Data extract —
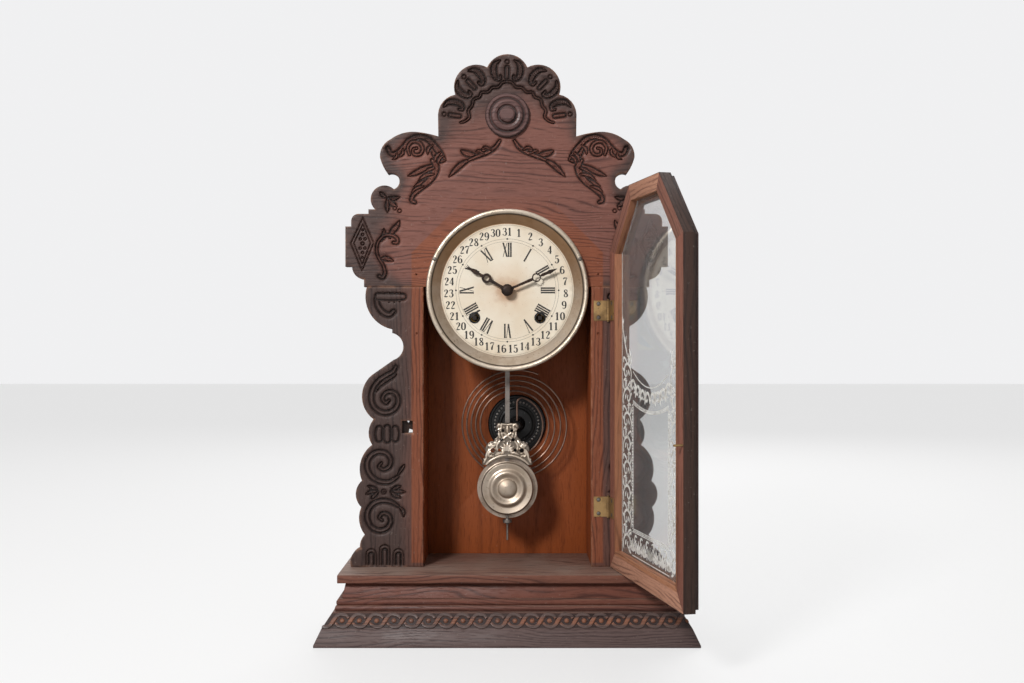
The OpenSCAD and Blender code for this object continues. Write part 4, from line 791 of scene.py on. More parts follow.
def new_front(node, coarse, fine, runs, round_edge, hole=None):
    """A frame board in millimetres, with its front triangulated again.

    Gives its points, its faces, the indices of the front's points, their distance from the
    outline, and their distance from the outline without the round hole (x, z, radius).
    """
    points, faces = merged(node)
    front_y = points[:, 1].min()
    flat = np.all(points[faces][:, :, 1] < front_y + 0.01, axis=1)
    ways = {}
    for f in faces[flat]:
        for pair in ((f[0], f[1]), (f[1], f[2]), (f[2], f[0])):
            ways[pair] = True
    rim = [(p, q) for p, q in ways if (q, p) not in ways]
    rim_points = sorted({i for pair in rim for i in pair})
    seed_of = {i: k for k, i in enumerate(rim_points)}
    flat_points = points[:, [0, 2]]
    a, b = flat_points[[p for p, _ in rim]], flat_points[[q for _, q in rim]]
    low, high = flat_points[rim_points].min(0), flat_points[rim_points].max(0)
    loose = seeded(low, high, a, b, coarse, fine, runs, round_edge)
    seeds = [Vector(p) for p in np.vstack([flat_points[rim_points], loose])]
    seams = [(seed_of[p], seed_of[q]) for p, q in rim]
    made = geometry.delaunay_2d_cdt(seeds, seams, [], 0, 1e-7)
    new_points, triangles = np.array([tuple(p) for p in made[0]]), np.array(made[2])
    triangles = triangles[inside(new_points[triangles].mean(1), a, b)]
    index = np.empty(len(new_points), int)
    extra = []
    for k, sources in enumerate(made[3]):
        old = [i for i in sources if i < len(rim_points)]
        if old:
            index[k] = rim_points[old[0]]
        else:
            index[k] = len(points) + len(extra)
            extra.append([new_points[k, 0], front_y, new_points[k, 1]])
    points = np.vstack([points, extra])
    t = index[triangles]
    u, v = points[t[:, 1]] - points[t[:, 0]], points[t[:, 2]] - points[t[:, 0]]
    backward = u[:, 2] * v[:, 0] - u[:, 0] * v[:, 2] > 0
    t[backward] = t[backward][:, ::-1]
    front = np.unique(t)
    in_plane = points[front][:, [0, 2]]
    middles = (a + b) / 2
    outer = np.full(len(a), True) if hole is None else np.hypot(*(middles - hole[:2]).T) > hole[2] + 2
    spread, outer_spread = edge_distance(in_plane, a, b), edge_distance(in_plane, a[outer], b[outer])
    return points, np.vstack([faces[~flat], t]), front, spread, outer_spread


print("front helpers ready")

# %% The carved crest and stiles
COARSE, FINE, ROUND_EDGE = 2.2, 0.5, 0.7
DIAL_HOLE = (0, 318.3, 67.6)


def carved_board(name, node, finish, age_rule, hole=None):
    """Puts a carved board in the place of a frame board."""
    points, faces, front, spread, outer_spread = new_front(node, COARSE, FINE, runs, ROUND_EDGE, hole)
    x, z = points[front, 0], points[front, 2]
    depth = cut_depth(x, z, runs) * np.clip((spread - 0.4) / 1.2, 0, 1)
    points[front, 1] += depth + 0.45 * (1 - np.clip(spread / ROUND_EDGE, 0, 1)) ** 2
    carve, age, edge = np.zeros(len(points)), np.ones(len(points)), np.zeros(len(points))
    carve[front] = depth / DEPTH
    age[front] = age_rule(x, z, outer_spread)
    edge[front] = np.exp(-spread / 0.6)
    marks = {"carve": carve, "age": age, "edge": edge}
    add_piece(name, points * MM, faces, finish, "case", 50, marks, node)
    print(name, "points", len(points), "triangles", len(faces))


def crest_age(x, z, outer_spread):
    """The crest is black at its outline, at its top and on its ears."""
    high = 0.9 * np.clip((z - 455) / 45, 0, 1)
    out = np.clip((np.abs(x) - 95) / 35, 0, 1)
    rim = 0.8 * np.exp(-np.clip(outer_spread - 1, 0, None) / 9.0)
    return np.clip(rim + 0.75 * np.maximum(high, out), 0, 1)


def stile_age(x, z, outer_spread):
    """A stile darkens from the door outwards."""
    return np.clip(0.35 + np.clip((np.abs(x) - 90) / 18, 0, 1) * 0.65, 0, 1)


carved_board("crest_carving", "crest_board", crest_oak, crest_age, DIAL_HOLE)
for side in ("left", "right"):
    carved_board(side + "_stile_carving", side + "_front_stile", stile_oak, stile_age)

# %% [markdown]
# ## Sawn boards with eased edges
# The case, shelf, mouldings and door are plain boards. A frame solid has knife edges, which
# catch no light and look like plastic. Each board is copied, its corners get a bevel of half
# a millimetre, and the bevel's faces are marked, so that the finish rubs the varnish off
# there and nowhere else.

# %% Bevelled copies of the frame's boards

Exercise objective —
Repeat the preceding lines exactly, please, every one of them.

Response to this task —
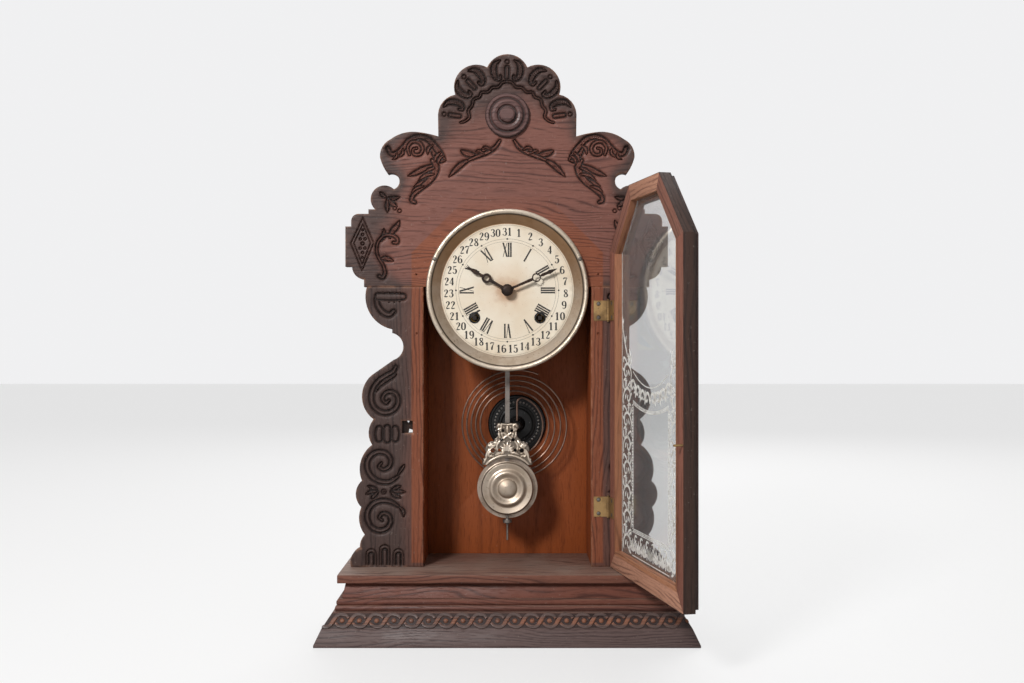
The OpenSCAD and Blender code for this object continues. Write part 4, from line 791 of scene.py on. More parts follow.
def new_front(node, coarse, fine, runs, round_edge, hole=None):
    """A frame board in millimetres, with its front triangulated again.

    Gives its points, its faces, the indices of the front's points, their distance from the
    outline, and their distance from the outline without the round hole (x, z, radius).
    """
    points, faces = merged(node)
    front_y = points[:, 1].min()
    flat = np.all(points[faces][:, :, 1] < front_y + 0.01, axis=1)
    ways = {}
    for f in faces[flat]:
        for pair in ((f[0], f[1]), (f[1], f[2]), (f[2], f[0])):
            ways[pair] = True
    rim = [(p, q) for p, q in ways if (q, p) not in ways]
    rim_points = sorted({i for pair in rim for i in pair})
    seed_of = {i: k for k, i in enumerate(rim_points)}
    flat_points = points[:, [0, 2]]
    a, b = flat_points[[p for p, _ in rim]], flat_points[[q for _, q in rim]]
    low, high = flat_points[rim_points].min(0), flat_points[rim_points].max(0)
    loose = seeded(low, high, a, b, coarse, fine, runs, round_edge)
    seeds = [Vector(p) for p in np.vstack([flat_points[rim_points], loose])]
    seams = [(seed_of[p], seed_of[q]) for p, q in rim]
    made = geometry.delaunay_2d_cdt(seeds, seams, [], 0, 1e-7)
    new_points, triangles = np.array([tuple(p) for p in made[0]]), np.array(made[2])
    triangles = triangles[inside(new_points[triangles].mean(1), a, b)]
    index = np.empty(len(new_points), int)
    extra = []
    for k, sources in enumerate(made[3]):
        old = [i for i in sources if i < len(rim_points)]
        if old:
            index[k] = rim_points[old[0]]
        else:
            index[k] = len(points) + len(extra)
            extra.append([new_points[k, 0], front_y, new_points[k, 1]])
    points = np.vstack([points, extra])
    t = index[triangles]
    u, v = points[t[:, 1]] - points[t[:, 0]], points[t[:, 2]] - points[t[:, 0]]
    backward = u[:, 2] * v[:, 0] - u[:, 0] * v[:, 2] > 0
    t[backward] = t[backward][:, ::-1]
    front = np.unique(t)
    in_plane = points[front][:, [0, 2]]
    middles = (a + b) / 2
    outer = np.full(len(a), True) if hole is None else np.hypot(*(middles - hole[:2]).T) > hole[2] + 2
    spread, outer_spread = edge_distance(in_plane, a, b), edge_distance(in_plane, a[outer], b[outer])
    return points, np.vstack([faces[~flat], t]), front, spread, outer_spread


print("front helpers ready")

# %% The carved crest and stiles
COARSE, FINE, ROUND_EDGE = 2.2, 0.5, 0.7
DIAL_HOLE = (0, 318.3, 67.6)


def carved_board(name, node, finish, age_rule, hole=None):
    """Puts a carved board in the place of a frame board."""
    points, faces, front, spread, outer_spread = new_front(node, COARSE, FINE, runs, ROUND_EDGE, hole)
    x, z = points[front, 0], points[front, 2]
    depth = cut_depth(x, z, runs) * np.clip((spread - 0.4) / 1.2, 0, 1)
    points[front, 1] += depth + 0.45 * (1 - np.clip(spread / ROUND_EDGE, 0, 1)) ** 2
    carve, age, edge = np.zeros(len(points)), np.ones(len(points)), np.zeros(len(points))
    carve[front] = depth / DEPTH
    age[front] = age_rule(x, z, outer_spread)
    edge[front] = np.exp(-spread / 0.6)
    marks = {"carve": carve, "age": age, "edge": edge}
    add_piece(name, points * MM, faces, finish, "case", 50, marks, node)
    print(name, "points", len(points), "triangles", len(faces))


def crest_age(x, z, outer_spread):
    """The crest is black at its outline, at its top and on its ears."""
    high = 0.9 * np.clip((z - 455) / 45, 0, 1)
    out = np.clip((np.abs(x) - 95) / 35, 0, 1)
    rim = 0.8 * np.exp(-np.clip(outer_spread - 1, 0, None) / 9.0)
    return np.clip(rim + 0.75 * np.maximum(high, out), 0, 1)


def stile_age(x, z, outer_spread):
    """A stile darkens from the door outwards."""
    return np.clip(0.35 + np.clip((np.abs(x) - 90) / 18, 0, 1) * 0.65, 0, 1)


carved_board("crest_carving", "crest_board", crest_oak, crest_age, DIAL_HOLE)
for side in ("left", "right"):
    carved_board(side + "_stile_carving", side + "_front_stile", stile_oak, stile_age)

# %% [markdown]
# ## Sawn boards with eased edges
# The case, shelf, mouldings and door are plain boards. A frame solid has knife edges, which
# catch no light and look like plastic. Each board is copied, its corners get a bevel of half
# a millimetre, and the bevel's faces are marked, so that the finish rubs the varnish off
# there and nowhere else.

# %% Bevelled copies of the frame's boards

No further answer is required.